■ Directive
Reproduce only the lines from the one containing "Continue the build123d" through the one containing "z_low, z_high, wander=0.0)", exactly as written and with both ends included.

■ Records for the task
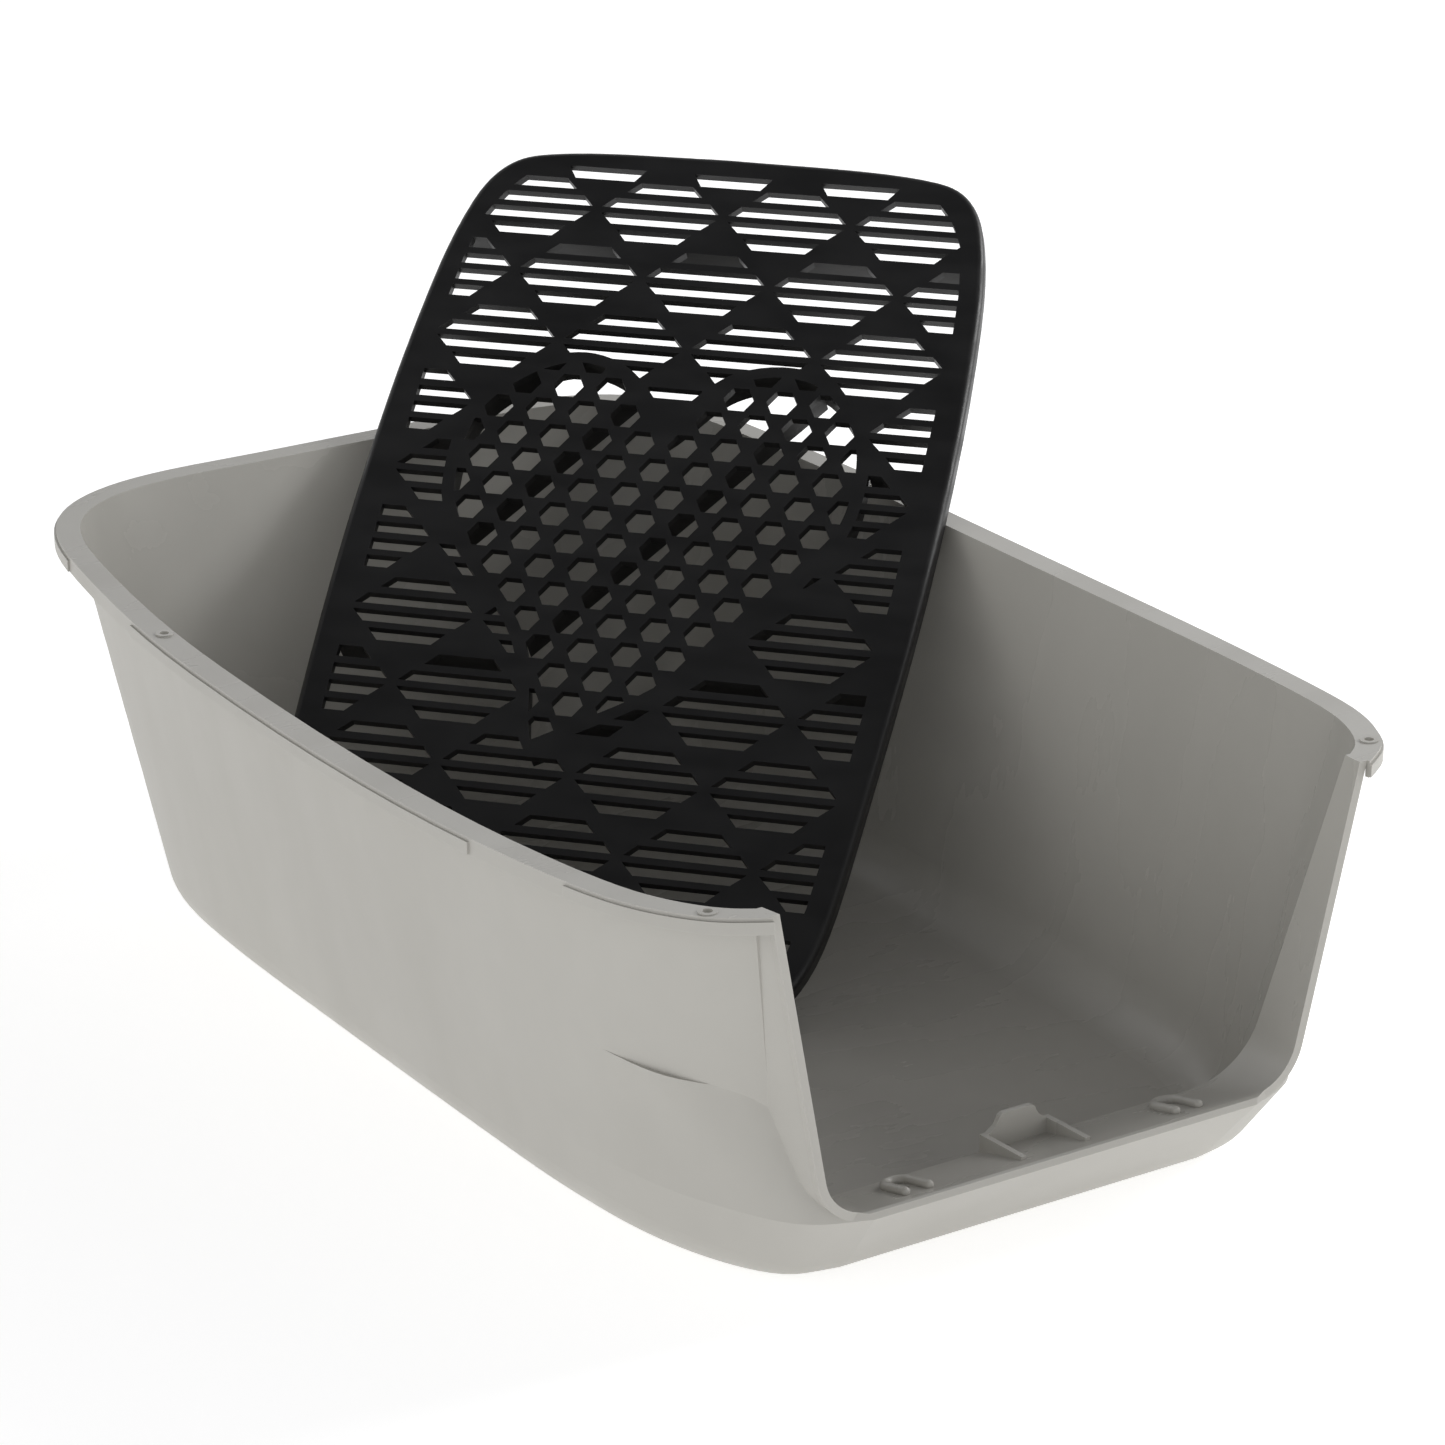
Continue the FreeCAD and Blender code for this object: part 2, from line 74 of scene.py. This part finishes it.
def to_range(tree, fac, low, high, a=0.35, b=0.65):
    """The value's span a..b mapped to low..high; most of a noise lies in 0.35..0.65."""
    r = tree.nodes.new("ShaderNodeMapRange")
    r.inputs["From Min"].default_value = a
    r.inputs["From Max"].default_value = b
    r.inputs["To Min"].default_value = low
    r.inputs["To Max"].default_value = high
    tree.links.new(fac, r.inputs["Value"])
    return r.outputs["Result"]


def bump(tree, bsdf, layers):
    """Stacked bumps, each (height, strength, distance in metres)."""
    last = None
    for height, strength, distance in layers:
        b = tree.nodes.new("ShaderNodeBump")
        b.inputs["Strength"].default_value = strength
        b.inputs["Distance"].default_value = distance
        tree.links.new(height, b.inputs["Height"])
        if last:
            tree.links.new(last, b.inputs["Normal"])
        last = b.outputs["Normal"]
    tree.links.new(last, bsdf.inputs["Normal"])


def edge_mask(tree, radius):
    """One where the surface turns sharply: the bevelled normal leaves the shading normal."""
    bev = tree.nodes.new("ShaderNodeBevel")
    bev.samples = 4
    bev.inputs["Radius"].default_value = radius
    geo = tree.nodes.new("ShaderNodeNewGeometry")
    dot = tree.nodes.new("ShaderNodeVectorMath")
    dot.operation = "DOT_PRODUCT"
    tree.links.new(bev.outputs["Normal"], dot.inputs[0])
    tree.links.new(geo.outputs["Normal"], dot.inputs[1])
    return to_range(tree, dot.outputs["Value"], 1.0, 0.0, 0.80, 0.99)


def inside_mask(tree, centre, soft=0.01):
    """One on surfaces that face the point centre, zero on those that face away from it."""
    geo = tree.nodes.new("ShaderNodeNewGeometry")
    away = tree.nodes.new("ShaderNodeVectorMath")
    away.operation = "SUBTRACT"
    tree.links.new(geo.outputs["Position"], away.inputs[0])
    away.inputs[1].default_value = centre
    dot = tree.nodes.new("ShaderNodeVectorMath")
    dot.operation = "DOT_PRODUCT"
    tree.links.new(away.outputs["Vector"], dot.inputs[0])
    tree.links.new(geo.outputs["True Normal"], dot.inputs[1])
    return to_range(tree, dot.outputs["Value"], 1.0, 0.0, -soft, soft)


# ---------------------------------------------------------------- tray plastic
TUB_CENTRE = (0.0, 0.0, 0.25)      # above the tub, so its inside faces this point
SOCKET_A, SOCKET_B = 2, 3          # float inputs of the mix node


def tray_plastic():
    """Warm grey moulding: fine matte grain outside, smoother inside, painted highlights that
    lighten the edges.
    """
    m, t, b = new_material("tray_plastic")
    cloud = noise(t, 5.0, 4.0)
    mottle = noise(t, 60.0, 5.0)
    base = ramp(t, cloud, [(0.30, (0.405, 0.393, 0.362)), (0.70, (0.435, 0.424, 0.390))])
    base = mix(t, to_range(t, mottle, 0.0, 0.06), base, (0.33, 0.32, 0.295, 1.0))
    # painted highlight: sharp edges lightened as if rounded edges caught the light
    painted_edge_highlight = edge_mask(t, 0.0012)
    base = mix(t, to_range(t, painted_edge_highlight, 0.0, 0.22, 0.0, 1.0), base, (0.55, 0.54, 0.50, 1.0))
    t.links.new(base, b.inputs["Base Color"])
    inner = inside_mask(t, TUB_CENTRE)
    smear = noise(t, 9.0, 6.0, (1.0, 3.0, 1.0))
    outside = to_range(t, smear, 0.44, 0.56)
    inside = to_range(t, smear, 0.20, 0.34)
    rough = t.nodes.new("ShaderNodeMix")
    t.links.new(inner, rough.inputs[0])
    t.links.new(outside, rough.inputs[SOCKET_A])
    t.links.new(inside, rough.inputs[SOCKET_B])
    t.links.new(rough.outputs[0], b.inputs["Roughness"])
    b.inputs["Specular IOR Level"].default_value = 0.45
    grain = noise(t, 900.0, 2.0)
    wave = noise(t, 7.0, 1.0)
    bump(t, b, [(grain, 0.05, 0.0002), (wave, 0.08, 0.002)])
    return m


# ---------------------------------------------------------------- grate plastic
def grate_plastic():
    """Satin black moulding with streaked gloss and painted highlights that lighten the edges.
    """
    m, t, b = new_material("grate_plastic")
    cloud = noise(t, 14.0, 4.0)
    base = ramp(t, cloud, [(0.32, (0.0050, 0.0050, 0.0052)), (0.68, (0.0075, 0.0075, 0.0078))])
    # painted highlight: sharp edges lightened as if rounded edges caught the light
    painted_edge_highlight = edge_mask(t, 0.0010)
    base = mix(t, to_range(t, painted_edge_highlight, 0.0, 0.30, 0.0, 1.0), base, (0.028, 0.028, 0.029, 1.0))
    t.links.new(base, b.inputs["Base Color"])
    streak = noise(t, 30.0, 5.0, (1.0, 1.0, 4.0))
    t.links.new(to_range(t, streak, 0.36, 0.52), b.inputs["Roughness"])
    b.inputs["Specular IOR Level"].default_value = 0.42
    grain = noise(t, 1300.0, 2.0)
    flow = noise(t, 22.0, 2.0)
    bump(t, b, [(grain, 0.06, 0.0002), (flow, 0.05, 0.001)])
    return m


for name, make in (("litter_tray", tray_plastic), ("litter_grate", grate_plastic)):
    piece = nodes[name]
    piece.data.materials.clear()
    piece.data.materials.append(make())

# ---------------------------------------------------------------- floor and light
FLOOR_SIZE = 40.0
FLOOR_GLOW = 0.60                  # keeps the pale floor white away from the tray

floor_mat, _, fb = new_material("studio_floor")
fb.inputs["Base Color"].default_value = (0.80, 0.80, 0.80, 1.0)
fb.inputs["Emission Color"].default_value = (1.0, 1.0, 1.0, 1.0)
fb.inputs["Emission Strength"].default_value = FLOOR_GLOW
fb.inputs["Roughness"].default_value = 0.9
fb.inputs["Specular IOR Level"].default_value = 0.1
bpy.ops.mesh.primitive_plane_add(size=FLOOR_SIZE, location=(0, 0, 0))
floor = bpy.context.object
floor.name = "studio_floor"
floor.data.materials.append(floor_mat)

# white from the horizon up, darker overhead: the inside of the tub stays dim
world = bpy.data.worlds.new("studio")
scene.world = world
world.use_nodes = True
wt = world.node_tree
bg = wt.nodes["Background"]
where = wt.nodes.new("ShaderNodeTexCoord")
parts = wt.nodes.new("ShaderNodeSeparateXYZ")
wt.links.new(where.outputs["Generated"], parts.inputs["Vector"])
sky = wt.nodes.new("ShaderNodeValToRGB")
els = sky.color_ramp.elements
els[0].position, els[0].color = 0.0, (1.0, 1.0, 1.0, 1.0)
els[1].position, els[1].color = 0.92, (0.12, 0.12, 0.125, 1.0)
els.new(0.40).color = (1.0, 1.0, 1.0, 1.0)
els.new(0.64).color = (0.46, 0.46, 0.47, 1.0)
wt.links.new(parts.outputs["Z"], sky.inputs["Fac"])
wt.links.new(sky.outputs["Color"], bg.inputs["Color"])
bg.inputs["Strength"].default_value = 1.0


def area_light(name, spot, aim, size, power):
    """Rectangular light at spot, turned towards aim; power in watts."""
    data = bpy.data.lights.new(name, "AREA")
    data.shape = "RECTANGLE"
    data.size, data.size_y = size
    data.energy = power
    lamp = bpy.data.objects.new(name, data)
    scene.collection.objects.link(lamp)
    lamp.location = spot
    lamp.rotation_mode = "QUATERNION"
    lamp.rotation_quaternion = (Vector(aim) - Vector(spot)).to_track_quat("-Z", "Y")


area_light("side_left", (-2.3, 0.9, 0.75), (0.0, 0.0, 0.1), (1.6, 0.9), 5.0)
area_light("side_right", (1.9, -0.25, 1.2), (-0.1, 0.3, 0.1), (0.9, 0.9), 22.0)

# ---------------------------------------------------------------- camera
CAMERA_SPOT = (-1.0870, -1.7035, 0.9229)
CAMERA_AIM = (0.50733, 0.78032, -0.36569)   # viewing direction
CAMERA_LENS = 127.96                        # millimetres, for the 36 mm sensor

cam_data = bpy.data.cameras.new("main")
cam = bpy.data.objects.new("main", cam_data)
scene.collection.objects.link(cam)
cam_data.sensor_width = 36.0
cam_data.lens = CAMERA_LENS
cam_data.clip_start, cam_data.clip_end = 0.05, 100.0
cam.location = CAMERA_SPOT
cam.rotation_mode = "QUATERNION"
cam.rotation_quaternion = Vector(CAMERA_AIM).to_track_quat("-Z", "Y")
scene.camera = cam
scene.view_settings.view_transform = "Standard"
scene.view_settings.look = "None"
---
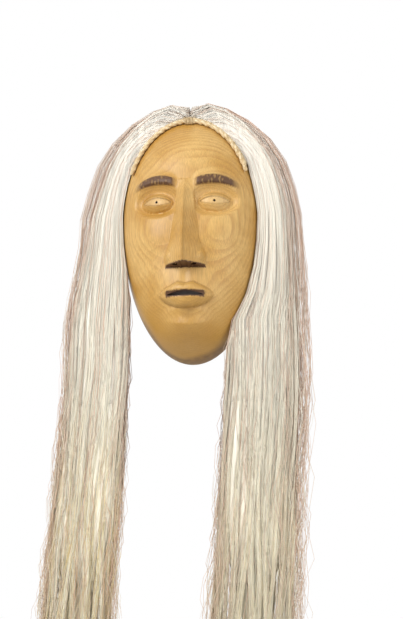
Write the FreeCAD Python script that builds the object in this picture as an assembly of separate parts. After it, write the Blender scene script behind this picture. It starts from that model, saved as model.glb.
* * *
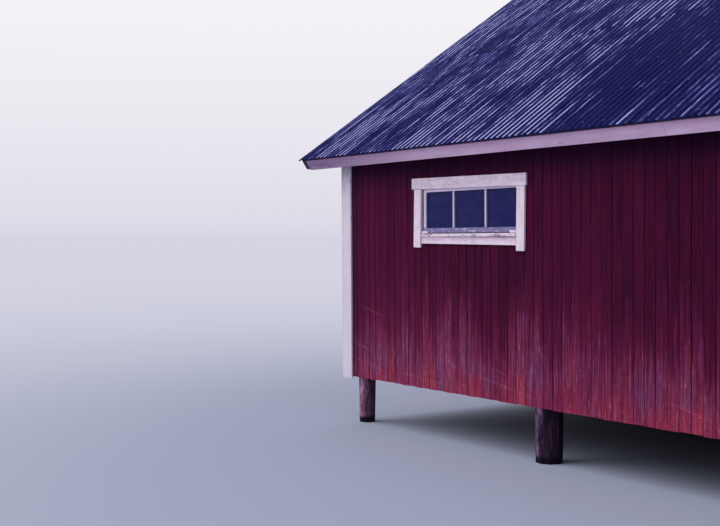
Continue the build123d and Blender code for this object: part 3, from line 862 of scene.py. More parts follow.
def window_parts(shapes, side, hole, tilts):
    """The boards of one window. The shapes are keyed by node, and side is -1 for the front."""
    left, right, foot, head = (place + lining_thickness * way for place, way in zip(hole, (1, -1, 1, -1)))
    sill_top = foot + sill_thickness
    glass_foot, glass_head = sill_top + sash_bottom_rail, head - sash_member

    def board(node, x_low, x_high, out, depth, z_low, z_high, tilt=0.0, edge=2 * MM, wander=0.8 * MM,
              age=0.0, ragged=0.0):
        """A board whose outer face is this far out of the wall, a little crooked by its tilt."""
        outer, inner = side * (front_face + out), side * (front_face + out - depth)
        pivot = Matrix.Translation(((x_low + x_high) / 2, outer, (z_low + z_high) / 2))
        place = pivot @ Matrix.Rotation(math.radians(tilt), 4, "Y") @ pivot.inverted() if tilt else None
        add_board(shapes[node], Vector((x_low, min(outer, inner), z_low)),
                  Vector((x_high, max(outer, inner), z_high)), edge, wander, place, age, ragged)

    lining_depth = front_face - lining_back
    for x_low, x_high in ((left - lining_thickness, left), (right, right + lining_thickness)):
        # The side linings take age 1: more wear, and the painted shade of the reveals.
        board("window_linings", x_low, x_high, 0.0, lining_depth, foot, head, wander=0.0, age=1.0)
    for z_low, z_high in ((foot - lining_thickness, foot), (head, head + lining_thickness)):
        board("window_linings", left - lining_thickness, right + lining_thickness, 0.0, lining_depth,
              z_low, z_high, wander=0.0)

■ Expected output
Continue the build123d and Blender code for this object: part 3, from line 862 of scene.py. More parts follow.
def window_parts(shapes, side, hole, tilts):
    """The boards of one window. The shapes are keyed by node, and side is -1 for the front."""
    left, right, foot, head = (place + lining_thickness * way for place, way in zip(hole, (1, -1, 1, -1)))
    sill_top = foot + sill_thickness
    glass_foot, glass_head = sill_top + sash_bottom_rail, head - sash_member

    def board(node, x_low, x_high, out, depth, z_low, z_high, tilt=0.0, edge=2 * MM, wander=0.8 * MM,
              age=0.0, ragged=0.0):
        """A board whose outer face is this far out of the wall, a little crooked by its tilt."""
        outer, inner = side * (front_face + out), side * (front_face + out - depth)
        pivot = Matrix.Translation(((x_low + x_high) / 2, outer, (z_low + z_high) / 2))
        place = pivot @ Matrix.Rotation(math.radians(tilt), 4, "Y") @ pivot.inverted() if tilt else None
        add_board(shapes[node], Vector((x_low, min(outer, inner), z_low)),
                  Vector((x_high, max(outer, inner), z_high)), edge, wander, place, age, ragged)

    lining_depth = front_face - lining_back
    for x_low, x_high in ((left - lining_thickness, left), (right, right + lining_thickness)):
        # The side linings take age 1: more wear, and the painted shade of the reveals.
        board("window_linings", x_low, x_high, 0.0, lining_depth, foot, head, wander=0.0, age=1.0)
    for z_low, z_high in ((foot - lining_thickness, foot), (head, head + lining_thickness)):
        board("window_linings", left - lining_thickness, right + lining_thickness, 0.0, lining_depth,
              z_low, z_high, wander=0.0)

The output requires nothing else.